Optically Probing Unconventional Superconductivity in Atomically Thin Bi$_2$Sr$_2$Ca$_{0.92}$Y$_{0.08}$Cu$_2$O$_{8+δ}$

Atomically thin cuprates exhibiting a superconducting phase transition temperature similar to bulk have recently been realized, although the device fabrication remains a challenge and limits the potential for many novel studies and applications. Here we use an optical pump-probe approach to noninvasively study the unconventional superconductivity in atomically thin Bi$_2$Sr$_2$Ca$_{0.92}$Y$_{0.08}$Cu$_2$O$_{8+δ}$ (Y-Bi2212).

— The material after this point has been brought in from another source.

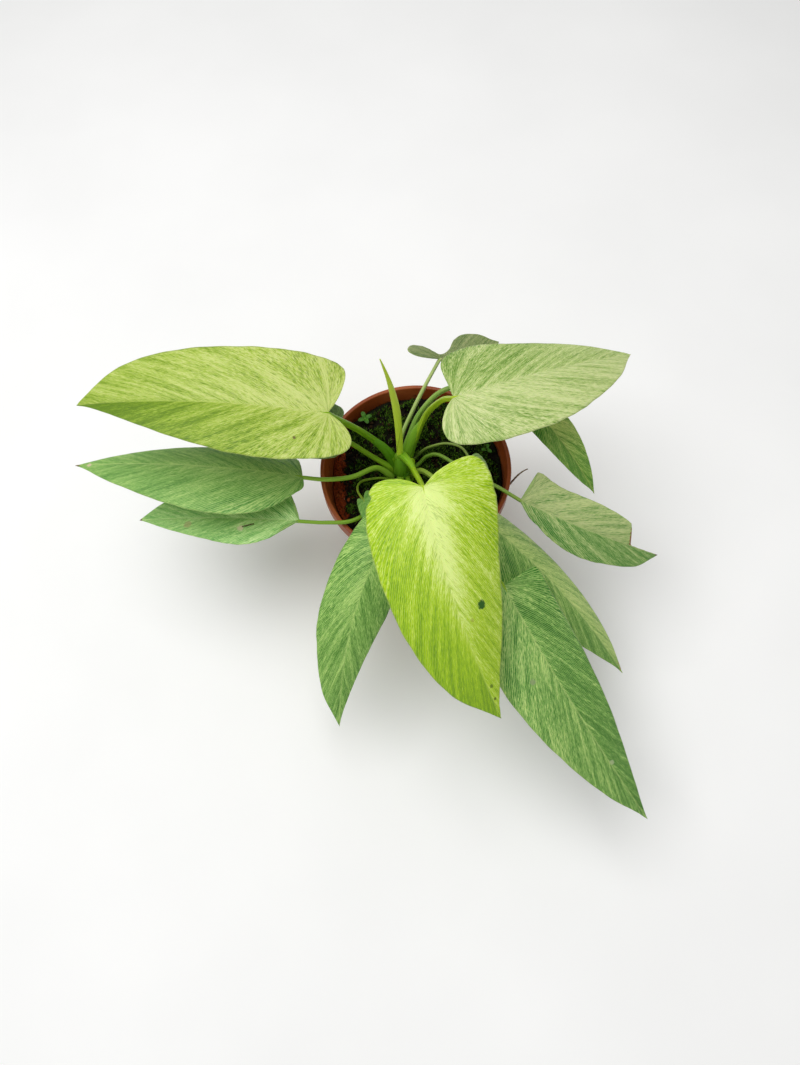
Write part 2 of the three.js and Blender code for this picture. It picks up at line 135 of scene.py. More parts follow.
def turnOutward(mesh):
    # every face of a closed mesh looks outward
    solid = bmesh.new()
    solid.from_mesh(mesh)
    bmesh.ops.recalc_face_normals(solid, faces=solid.faces)
    solid.to_mesh(mesh)
    solid.free()


def keepPiece(piece, slot, *nodes):
    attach(piece, "root")
    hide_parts(*nodes)


def newTree(name, inputs):
    # a geometry tree with named inputs; returns it with its group input node
    tree = bpy.data.node_groups.new(name, "GeometryNodeTree")
    tree.interface.new_socket(name="Geometry", in_out="INPUT", socket_type="NodeSocketGeometry")
    tree.interface.new_socket(name="Geometry", in_out="OUTPUT", socket_type="NodeSocketGeometry")
    for label, kind in inputs.items():
        tree.interface.new_socket(name=label, in_out="INPUT", socket_type="NodeSocket" + kind)
    return tree, tree.nodes.new("NodeGroupInput").outputs


def endTree(tree, geometry, material):
    realized = addNode(tree, "GeometryNodeRealizeInstances", {}, {"Geometry": geometry})
    smooth = addNode(tree, "GeometryNodeSetShadeSmooth", {}, {"Geometry": realized})
    dressed = addNode(tree, "GeometryNodeSetMaterial", {}, {"Geometry": smooth, "Material": material})
    addNode(tree, "NodeGroupOutput", {}, {0: dressed})


def runTree(host, tree, values, name):
    modifier = host.modifiers.new("nodes", "NODES")
    modifier.node_group = tree
    for item in tree.interface.items_tree:
        if item.in_out == "INPUT" and item.name in values:
            modifier[item.identifier] = values[item.name]
    graph = bpy.context.evaluated_depsgraph_get()
    mesh = bpy.data.meshes.new_from_object(
        host.evaluated_get(graph), preserve_all_data_layers=True, depsgraph=graph)
    host.modifiers.clear()
    bpy.data.objects.remove(host)
    mesh.name = name
    return newObject(name, mesh)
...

Apart from finding an optical response due to the superconducting phase transition that is similar to bulk Y-Bi2212, we observe that the sign and amplitude of the pump-probe signal in the atomically thin flake vary significantly in different dielectric environments depending on the nature of the optical excitation. By exploiting the spatial resolution of the optical probe, we uncover the exceptional sensitivity of monolayer Y-Bi2212 to the environment. Our results provide the first optical evidence for the intralayer nature of the superconducting condensate in Bi2212, and highlight the role of double-sided encapsulation in preserving superconductivity in atomically thin cuprates.